We should, at the minimum, grandfather the rights of those EU citizens working here at the time of the referendum as a matter of principle. I would also favour Parliament having a genuine vote once a preliminary deal is reached and before it goes for ratification to the EU’s 27 parliaments and a number of sub-parliaments, which is quite likely because the deal will inevitably cover some national competences. The UK Parliament should have a serious role in what the deal should cover. That is what we in this House should aim for with judicious amendments that help us to achieve a better deal for all in this country. The “concession” of a vote which has, as the alternative, departure on WTO rules is no choice at all, and I differ from the noble Lord, Lord Lawson, about the impact of that. To be honest, I am very surprised that anyone would think that it was any concession.
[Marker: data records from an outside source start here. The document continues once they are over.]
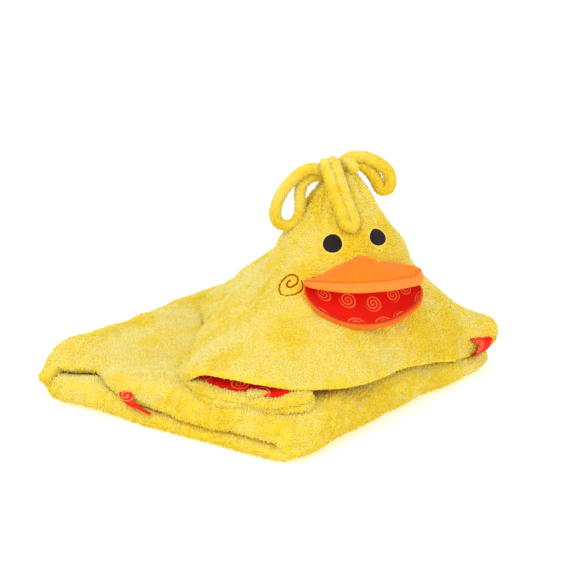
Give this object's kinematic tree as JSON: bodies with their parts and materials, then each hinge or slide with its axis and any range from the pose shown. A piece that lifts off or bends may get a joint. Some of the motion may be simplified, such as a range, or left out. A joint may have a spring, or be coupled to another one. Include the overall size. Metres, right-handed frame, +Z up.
{
  "type": "hooded baby towel",
  "caption": "Terry baby towel folded into a square stack, its lined hood standing on top with a stitched bird's face, soft open beak and a tuft of cloth loops.",
  "frame": {"origin": "middle of the footprint, on the surface the folded towel lies on", "axes": "+Z up, -Y towards the front corner of the stack, which the face looks over, +X to the viewer's right, along the stack's left-to-right diagonal"},
  "size_m": [0.5, 0.5, 0.2544],
  "materials": {
    "terry": "lemon-yellow looped terry",
    "print": "red plain-woven cotton printed with light-orange spirals",
    "fleece": "orange brushed fleece",
    "filling": "white polyester filling, hidden",
    "satin": "near-black satin stitch",
    "thread": "red-brown sewing thread"
  },
  "bodies": {
    "towel": {"towel_panel": "terry", "neck_fold": "terry", "fold_facing": "print", "neck_facing": "print", "corner_facing": "print"},
    "hood": {"hood_front_shell": "terry", "hood_back_shell": "terry", "hood_lining": "print", "opening_hem": "terry", "left_seam_cord": "terry", "right_seam_cord": "terry", "left_eye": "satin", "right_eye": "satin", "left_cheek_swirl": "thread", "right_cheek_swirl": "thread", "tuft_patch": "terry"},
    "upper_beak": {"upper_beak_skin": "fleece", "upper_beak_padding": "filling", "upper_beak_lining": "print", "upper_beak_topstitch": "thread"},
    "lower_beak": {"lower_beak_skin": "fleece", "lower_beak_padding": "filling", "lower_beak_lining": "print", "lower_beak_topstitch": "thread"},
    "left_tuft": {"left_tuft_loop": "terry"},
    "front_tuft": {"front_tuft_loop": "terry"},
    "right_tuft": {"right_tuft_loop": "terry"}
  },
  "joints": [
    {"name": "hood_flip", "type": "hinge", "parent": "towel", "child": "hood", "pos_m": [0.033, 0.166, 0.054], "axis": [-1, 0, 0], "range_deg": [0, 110]},
    {"name": "upper_beak_flex", "type": "hinge", "parent": "hood", "child": "upper_beak", "pos_m": [0.0895, -0.0715, 0.161], "axis": [-0.9903, -0.139, 0], "range_deg": [0, 25], "stiffness_Nm_per_rad": 0.15},
    {"name": "lower_beak_flex", "type": "hinge", "parent": "hood", "child": "lower_beak", "pos_m": [0.0895, -0.07, 0.125], "axis": [-0.9903, -0.139, 0], "range_deg": [0, 15], "stiffness_Nm_per_rad": 0.1},
    {"name": "left_tuft_swing", "type": "hinge", "parent": "hood", "child": "left_tuft", "pos_m": [0.062, -0.006, 0.24], "axis": [0, 1, 0], "range_deg": [0, 50], "stiffness_Nm_per_rad": 0.03},
    {"name": "front_tuft_swing", "type": "hinge", "parent": "hood", "child": "front_tuft", "pos_m": [0.0765, -0.024, 0.24], "axis": [-1, 0, 0], "range_deg": [0, 50], "stiffness_Nm_per_rad": 0.03},
    {"name": "right_tuft_swing", "type": "hinge", "parent": "hood", "child": "right_tuft", "pos_m": [0.09, 0.002, 0.24], "axis": [0, -1, 0], "range_deg": [0, 50], "stiffness_Nm_per_rad": 0.03}
  ]
}
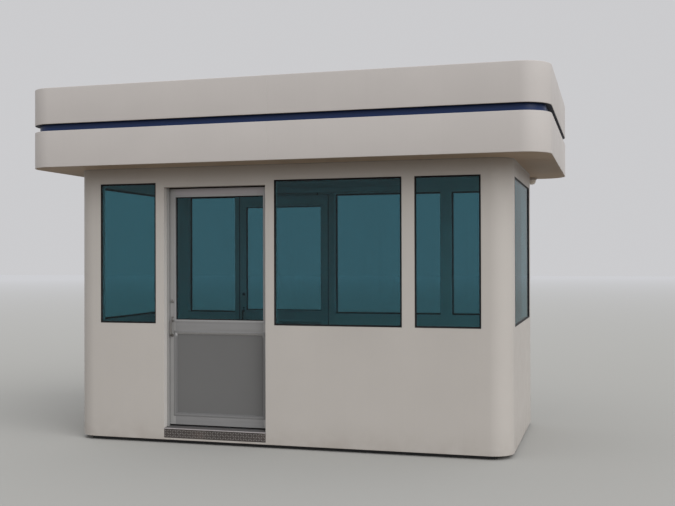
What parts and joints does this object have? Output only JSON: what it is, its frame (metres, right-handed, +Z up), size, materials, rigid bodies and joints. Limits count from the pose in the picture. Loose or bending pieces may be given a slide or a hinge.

This Parliament should get a say before the Walloon parliament, and here I disagree with the noble Lord, Lord Hill. When Monsieur Barnier negotiates, we have no guarantee that the individual EU 27 countries will accept whatever deal he has agreed, because it will be going for ratification to their national and sub-national parliaments. So we would not be putting our negotiators at a disadvantage; we would simply be levelling the playing field.
This negotiation will be much harder than anything I had to deal with—believe me, coalitions and so on are completely straightforward compared with this—so I end by wishing the Minister and his civil servants well in what will be lengthy and complex negotiations. I hope that in this House we can put forward some amendments that will strengthen their hand and get a better deal for all of us.